After a tenure remembered mostly for his brash, loud and angry style, Mitchell relinquished the party's presidency in 1941 to his longtime ally, the less radical Samuel Lawrence, who recommended that the party formally elect a leader in 1942.

1935 Canadian federal election: Hamilton East
| Party | Candidate | Votes |
|  | Conservative | Albert A. Brown | 10,078 |
|  | Labour | Humphrey Mitchell | 7,288 |
|  | Reconstruction | Donald A. Clarke | 6,197 |
|  | Co-operative Commonwealth | John Mitchell | 4,506 |

1934 Ontario general election: Wentworth
| Party | Candidate | Votes |
|  | Liberal | George Bethune | 6,272 |
|  | Conservative | Thomas Mahony | 6,153 |
|  | Co-operative Commonwealth | John Mitchell | 5,771 |

1937 Ontario general election: Waterloo South
| Party | Candidate | Votes |
|  | Liberal | Norman Hipel | 9,064 |
|  | Conservative | F Scott | 5,697 |
|  | Co-operative Commonwealth | John Mitchell | 2,140 |

v; t; e; Canadian federal by-election, November 14, 1938: Waterloo South Death of Alexander Edwards
| Party | Candidate | Votes | % | ±% |
|  | Conservative | Karl Homuth | 7,776 | 51.67 | +11.52 |
|  | Liberal | R. Kenneth Serviss | 3,730 | 24.78 | -14.63 |
|  | Co-operative Commonwealth | John Mitchell | 3,544 | 23.55 | – |
| Total valid votes |  |  | 15,050 | 100.00 |
|  | Conservative hold |  | Swing |  | +13.08 |
Source(s) "Waterloo South, Ontario (1867-1968)". History of Federal Ridings Since 1867. Library of Parliament.
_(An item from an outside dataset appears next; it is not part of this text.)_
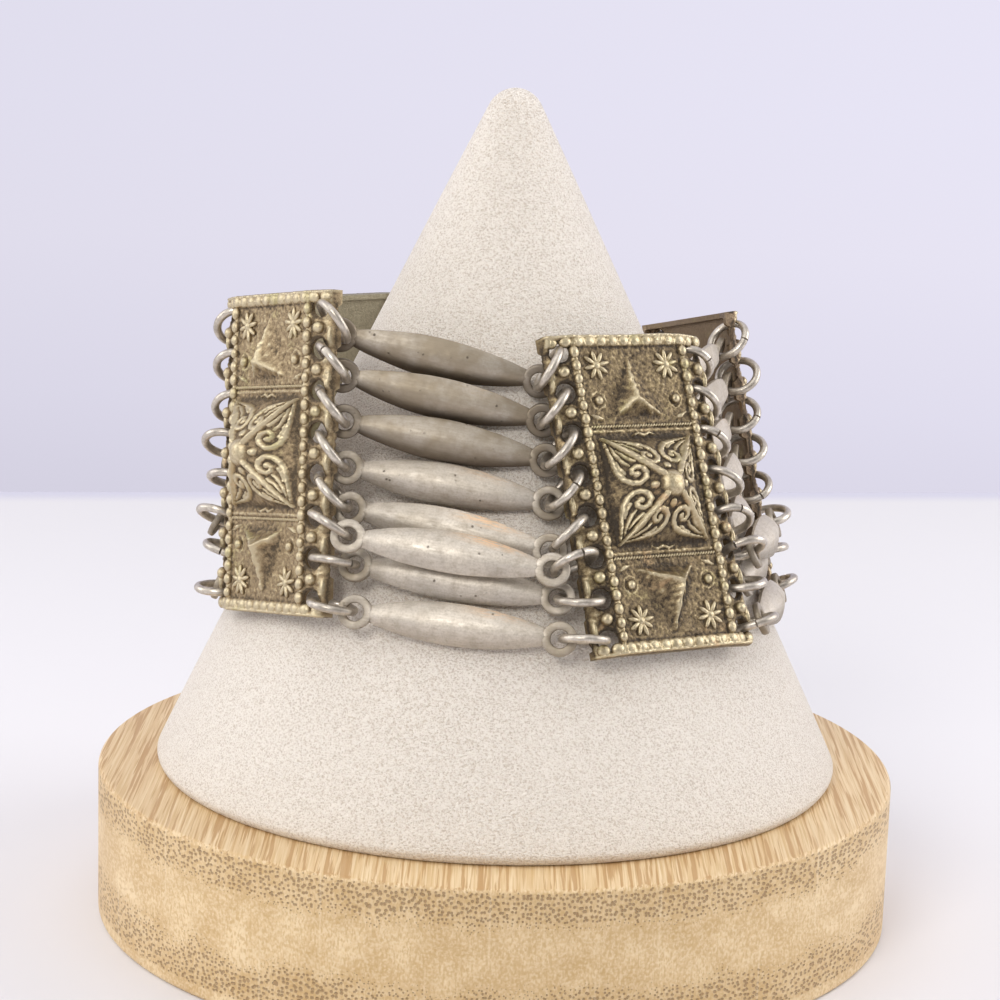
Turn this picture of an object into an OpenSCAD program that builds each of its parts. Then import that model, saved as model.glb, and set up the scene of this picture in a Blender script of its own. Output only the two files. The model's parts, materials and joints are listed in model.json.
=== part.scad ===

Retrieved 6 September 2015.

== Trade union leader ==
Mitchel became head of United Steelworkers of America’s District 6, then with jurisdiction over all of Canada except the Atlantic provinces, in 1940 and served until his retirement in 1953. The role ensured many crossing of paths with his erstwhile ally and adversary Humphrey Mitchell from Hamilton, who joined the Liberal King ministry as labour minister in 1941, and remained as such for nine of John Mitchell's thirteen years as district director. During World War II, he was appointed by the federal Department of Munitions and Supply to the board of directors of Research Enterprises Limited, a short-lived Crown Corporation in Leaside, Ontario (now part of Toronto) that built electronics and optical instruments.